Pull every line containing "FreeCAD" out of the material below.

Start DATA SHOWN

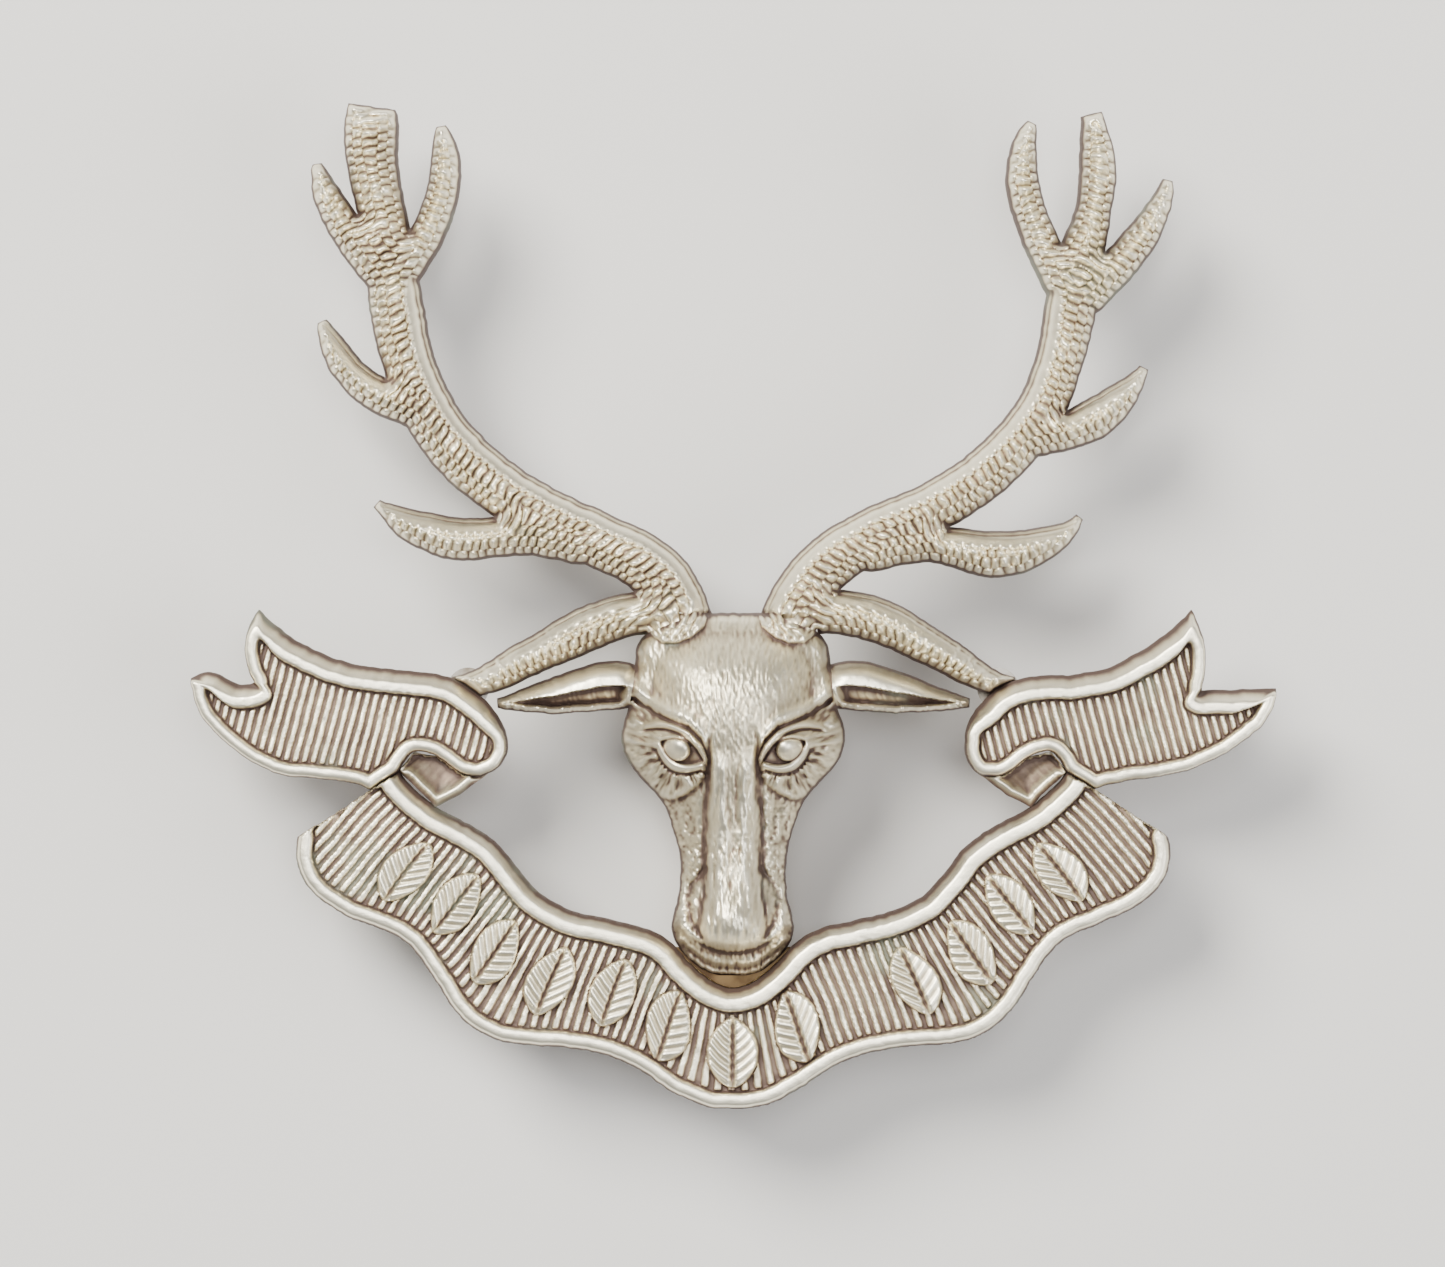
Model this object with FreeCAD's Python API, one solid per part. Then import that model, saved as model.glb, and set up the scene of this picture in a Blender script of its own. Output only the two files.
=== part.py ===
import FreeCAD, Part
import math
import os
from FreeCAD import Vector

# A stag's-head cap badge: a struck head with two antlers, soldered to a struck swallow-tailed scroll. It is
# held on the cap by two wire lugs, a backing plate and a split pin.
#
# Millimetres. The badge lies face up: +Z is the way the face looks, +Y runs up the badge to the antler tips
# and +X is to the right of someone looking at the face. The origin is under the middle of the badge, on the
# surface that the lugs stand on. "Left" and "right" are the left and right of someone looking at the face.

# ---------------------------------------------------------------- driving dimensions
BADGE_HALF_WIDTH = 33.9      # scroll tail tip from the centre line
BADGE_HALF_HEIGHT = 31.4     # scroll belly from the middle; the crown tips are as far the other way
BACK = 7.0                   # flat back rim over the surface that the lugs stand on
SHEET = 0.9                  # thickness of the struck metal
UP = Vector(0, 0, 1)

# head and antlers
LIMB_FOOT = 0.7              # straight side wall of a limb, under its rounded crest
CREST_TO_WIDTH = 1.25        # height of that crest over the limb's half width
EAR_CREST = 2.6
EYE_RADIUS = 0.85
EYE = Vector(3.75, -9.15, BACK + 5.0)

# scroll
SCROLL_RIM = 2.5             # front of the raised border over the back rim
SCROLL_GROUND = 2.0          # front of the sunk ground over the back rim
BORDER = 0.62                # width of the raised border
FOLD_FRONT = 1.7             # front of the plain turned-over loop over the back rim
CORNER_STEP = 0.85           # between the corners that stand for a tail's smooth edge, inside the border

# lugs: staples of round wire, seen from above as a short bar
LUG_WIRE = 1.2
LUG_SPREAD = 3.1             # leg to leg, centre to centre
LUG_BEND = 0.9               # centre-line radius of the two corners
UPPER_LUG_Y = -7.4
LOWER_LUG_Y = -27.6
LOWER_LUG_TOP = BACK + SCROLL_GROUND - SHEET
SOLDER_DEPTH = 0.5
FIT = 0.2                    # clearance round everything that slides

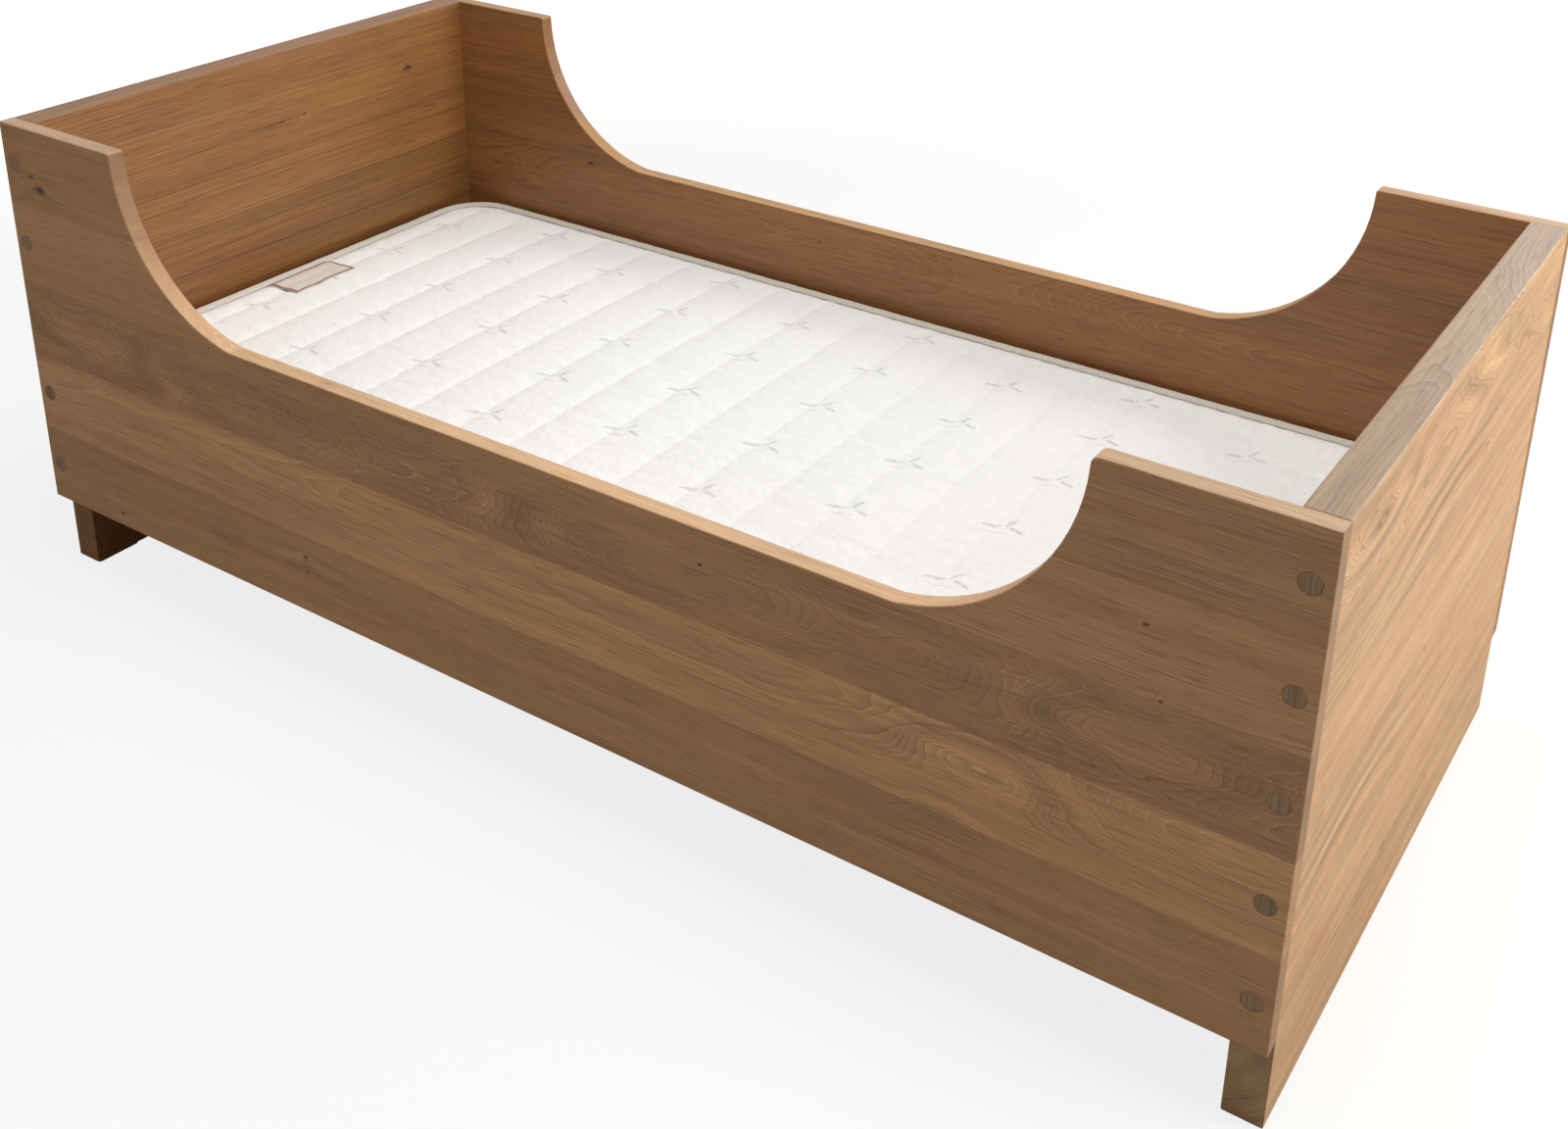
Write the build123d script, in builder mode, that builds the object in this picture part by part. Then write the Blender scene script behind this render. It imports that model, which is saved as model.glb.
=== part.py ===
# Kids bed: scooped side panels fixed to thick end panels, with a slatted base and a quilted mattress.
# Millimetres. +X runs towards the foot, -Y is the front side and +Z is up.
# The origin is on the floor, under the middle of the bed.
import os

from build123d import *

os.makedirs("parts", exist_ok=True)

# Mattress, which the bed is built round
mattress_length = 1500
mattress_width = 700
mattress_height = 120
mattress_corner = 75
mattress_side_gap = 5  # to the side panels
mattress_end_gap = 12  # to the end panels
soft_gap = 0.3  # under the mattress, and under its label

# Panels, glued up from boards of one width
board_width = 100
side_boards = 5
side_thickness = 20
end_thickness = 38
floor_gap = 100  # under the side panels
edge_round = 1.5

# Scooped top edge of the side panels
horn_length = 200  # level stretch at each end
scoop_radius = 200  # the arcs' centres are level with the horns
scoop_rise = 2  # the low edge cuts each arc this far above its lowest point
scoop_blend = 20  # where the low edge runs into the arcs
horn_tip_round = 3
worn_tip_round = 8  # the front horn at the foot is rounded further

# Felt glides under the end panels
glide_thickness = 3
glide_length = 60
glide_inset = 3

# Screws through the side panels into the end panels, each under a wooden plug
plug_radius = 10
plug_length = 8
plug_chamfer = 0.4
corner_head_radius = 6
corner_head_height = 4
corner_shank_radius = 3
corner_screw_length = 60  # under the head
corner_point_length = 6
socket_radius = 2.3
socket_depth = 2.5
hole_clearance = 0.1  # round every screw and plug, and past every screw's point

# Ledgers that carry the slats
ledger_width = 30
ledger_height = 45
ledger_rise = 15  # above the side panels' bottom edge
ledger_end_gap = 2
ledger_round = 2
ledger_screws_each = 6
ledger_screw_margin = 80  # from each end of the ledger
ledger_head_radius = 4.5
ledger_shank_radius = 2.25
ledger_screw_length = 42
ledger_point_length = 5
cross_width = 0.9
cross_span = 4
cross_depth = 1.6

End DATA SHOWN

WRITTEN RESPONSE
Model this object with FreeCAD's Python API, one solid per part. Then import that model, saved as model.glb, and set up the scene of this picture in a Blender script of its own. Output only the two files.
import FreeCAD, Part
from FreeCAD import Vector